The sale to a group of private investors, in return for $1.9bn in cash and a $125m debt instrument, marks the reversal of an ambitious 2005 push into online communications that came to cloud the final years at the company of Meg Whitman, its former chief executive.
The transaction will cut loose one of the biggest and fastest-growing private internet businesses. With $551m of revenues last year and 405m registered users, Skype’s global reach has made it one of the best-known consumer brands, and its free computer-to-computer calls have had a disruptive effect on traditional telephone companies.
Ms Whitman bought Skype in the belief that it would grease the wheels of Ebay’s core online auctions business, making it easier for buyers and sellers to communicate.
But the planned integration failed to work and John Donahoe, who took over from Ms Whitman as Ebay chief early last year, told the Financial Times at the time that he would look to shed Skype if he could not find any greater strategic logic for keeping it.

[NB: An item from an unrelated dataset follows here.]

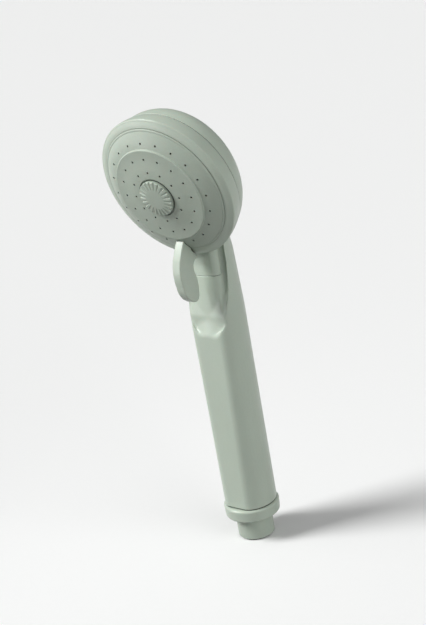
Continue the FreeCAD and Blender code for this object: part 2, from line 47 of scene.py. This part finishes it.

Tuesday’s partial sale, which Ebay said valued the entire Skype business at $2.75bn, represents a better financial outcome for the company’s shareholders than had at one time seemed likely. Ebay paid $3.1bn for the business but later wrote down its value by $1.43bn. After receiving offers of only about $2bn earlier this year, Ebay instead said it would pursue an initial public offering for the business, though it continued to entertain offers from several potential buyers.
The investor group is led by Silver Lake, Silicon Valley’s most prominent technology-
focused private equity firm, and includes two venture capital firms, considered unusual for a deal of this kind. A group of banks led by JPMorgan Chase is putting up about $500m to back the deal, people familiar with the deal indicated.
One of the VC financiers, London-based Index Ventures, was an initial backer of Skype. The other, Andreessen Horowitz, was co-founded by Marc Andreessen, a founder of Netscape and a director of Ebay.
The sale comes despite an unresolved dispute over a piece of Skype’s technology that Ebay has warned could potentially force the internet calling service to be shut down. Niklas Zennstrom and Janus Friis, Skype’s founders, own rights to core technology in the voice-over-internet-protocol service, and the dispute is due to come to court in the UK next year.